CNN reported that, as of December 2019, Robinhood was fined by the self-appointed self-regulator of the market, FINRA (Financial Industry Regulatory Authority, Inc.).
FINRA cited what it called “failures,” and they must have been big ones. Robinhood was fined a cool $1.25 million for engaging in a practice known as “payment for order flow.” Loosely translated, this amounts to giving some trading firms special treatment when it comes to executing trade orders.
Now, it is true Robinhood is currently valued at more than $90 million. So to the platform, a $1.25 million fine is probably more like losing quarters in the soda machine.
But it is still worth noting that Betterment’s app has had no such high-profile regulatory wrist slaps. Then again, we have well established by now that Robinhood the platform, like its namesake, is keenly oriented towards walking on the wild side of the market. Its app management is clearly no exception.
In Summary: Betterment vs Robinhood is Really a Non-Issue
Remember, Betterment is a true robo advisor, which means you will input a certain amount of basic data (age, risk tolerance, expected date of retirement, et al) and the in-house algorithm will use this data to build your portfolio for you.
If you want to make adjustments or need additional input, you can also reach out to a human financial advisor who is happy to help. For these conveniences, you will pay a management fee ranging from 0.25 to 0.40 percent.

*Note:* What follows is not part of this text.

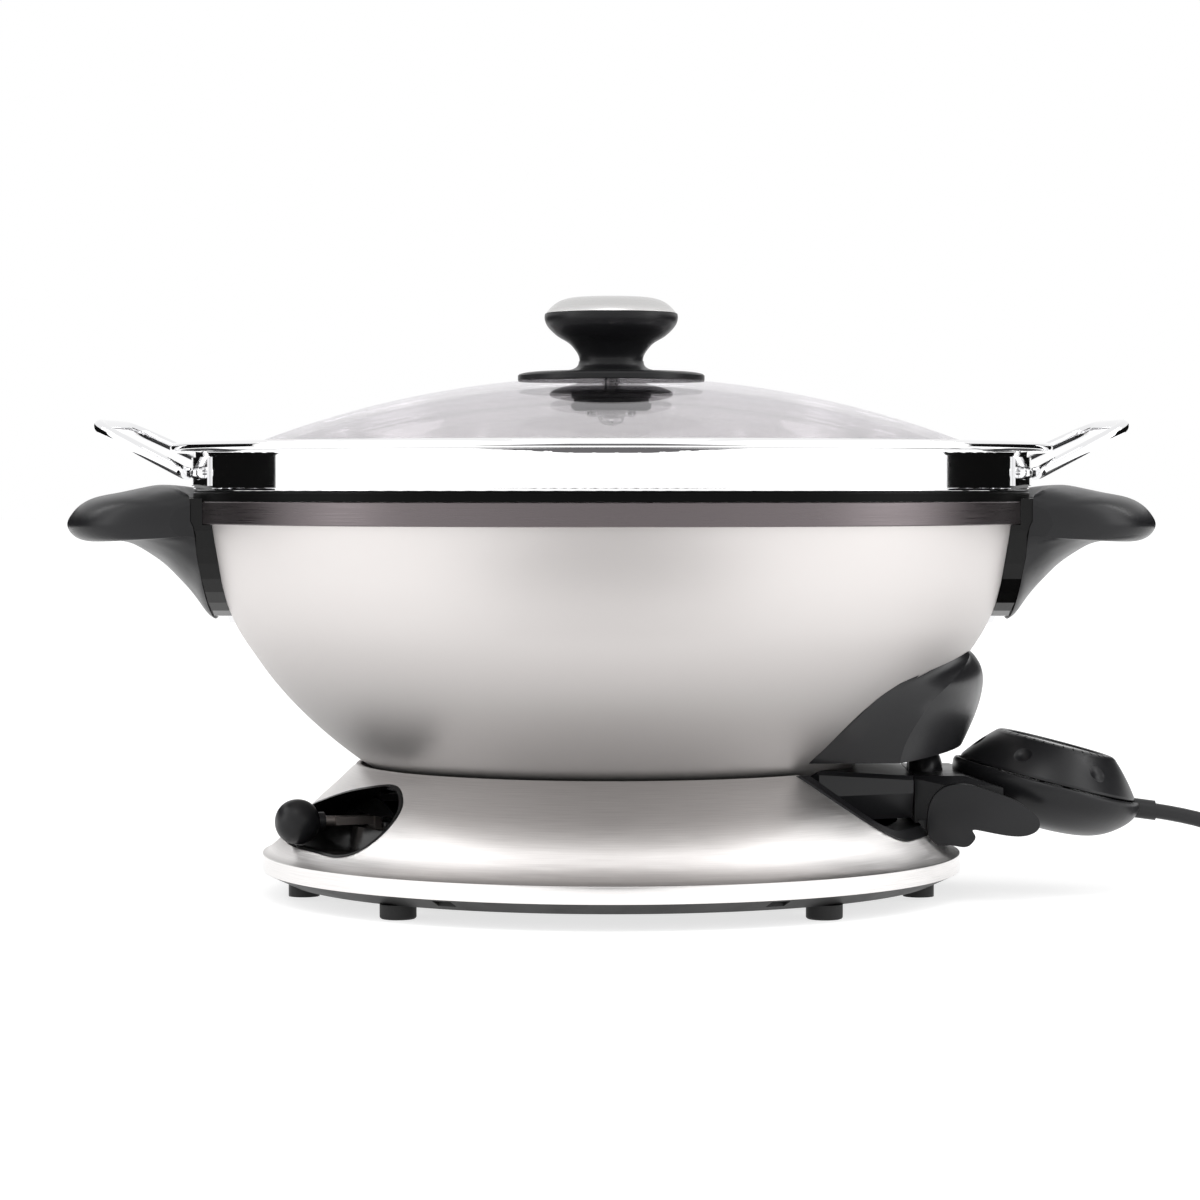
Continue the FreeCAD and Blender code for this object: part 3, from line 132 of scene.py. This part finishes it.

Robinhood is a digital investing platform structured much like the old Wild West. Everyone is their own investment guru. Risk runs high and so does opportunity. With zero human assistance, the underdog and the King/Queen of the Hill stand on equal ground. At any minute their roles could be reversed….or not.
You can stake your claim anywhere but must fight to defend it as market conditions ebb and flow. For this you receive the opportunity to trade for zero fees and commissions.
Truly, these two digital investing platforms could scarcely be more different. Happily, this makes choosing between them one of the easier choices you will ever find in the ever-widening world of online investing.
Since there are all kinds of investors in this world, this is likely a good thing.